Nella «Repubblica delle donne» governa Pierino

Non è detto che la fortuna di un programma dipenda dalla sua collocazione. Anzi, talvolta la logica va forzata, tocca prendersi dei rischi, altrimenti ci saremmo persi pezzi di storia della tv, soprattutto nel settore dell'intrattenimento. Sembrerebbe dunque azzardata la programmazione di Piero Chiambretti e La repubblica delle donne in prima serata su Rete 4. L'anchor-man torinese discende da quella televisione comica e intelligente che ha avuto in Arbore e Boncompagni i picchi assoluti, i cui prodotti erano pensati per un pubblico di nicchia disperso nelle fasce più tarde, al limite della notte. Andare in onda per due ore di fila, il mercoledì, tra le 21 e oltre le 23, è un indubbio rischio, ma non tutto si misura a colpi di share. La qualità de La repubblica delle donne è buona, il ritmo anche, funziona l'alternanza tra personaggi famosi, temi di attualità e puro cazzeggio di cui «Pierino» è comprovato maestro.

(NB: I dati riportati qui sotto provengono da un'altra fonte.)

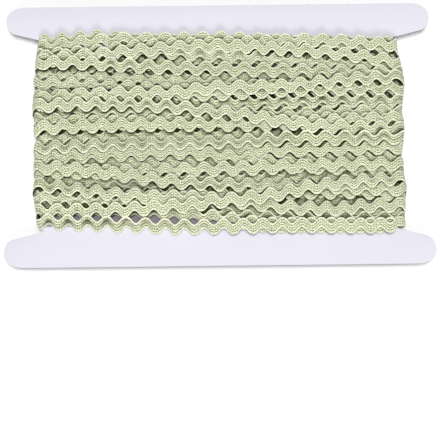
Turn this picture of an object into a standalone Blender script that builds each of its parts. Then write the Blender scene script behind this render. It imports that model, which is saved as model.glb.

Ciò che mi è sempre piaciuto del mio concittadino (ci divide il tifo calcistico, ma non importa) è la sua perfidia nel ricorrere a materiali circensi, con una spiccata predilezione per i freaks, i tipi strani, bizzarri, bislacchi, esibizionisti. Chiambretti adora le storie al limite, dove il limite sta però nel grottesco e non nel drammatico, è un ottimo intervistatore che, da educatissimo sabaudo, usa sempre il lei perché il distacco consente di sferrare stoccate di fioretto niente male.

La prima puntata del 31 ottobre è stata animata dal «recupero» di Amanda Lear, al cui cospetto trema il mondo #metoo con le sue ovvietà. Vanesia, burlona, impietosa, ancora ambigua nonostante l'età che non dichiara, Amanda ripercorre volentieri il «best of» dei suoi amanti, fregandosene dei luoghi comuni. Un mito. Dalla storia alla cronaca, abbastanza prevedibili gli interventi di Alessandra Mussolini (niente da fare, il suo stile strapaesano, il suo gesticolare mi urtano oltre modo, la diatriba con Barbara Alberti era sempre sugli stessi temi), e quasi narcotizzato Alfonso Signorini, di solito più caustico e spietato con le sue vittime. Giganteggia, anche per dimensioni, la straordinaria Iva Zanicchi, occhi bistrati come la strega di Halloween. Un plauso va al collega Francesco Bonami, critico d'arte che fu tra i più importanti al mondo ma che insegue la tv di varietà più di una qualsiasi Biennale.

Sono anni che il curatore fiorentino fa la corsa su Sgarbi e Daverio, divulgatori dell'arte sul piccolo schermo, e nei pochi minuti che Chiambretti gli mette a disposizione, oltre ad affrontare con coscienza il tema proposto, Bonami gioca un ruolo lunare, alla Buster Keaton, piuttosto riuscito.

Insomma, alla fine la tanto bistrattata tv resta pur sempre il posto dove tutti vorrebbero andare. Meglio se in prima serata.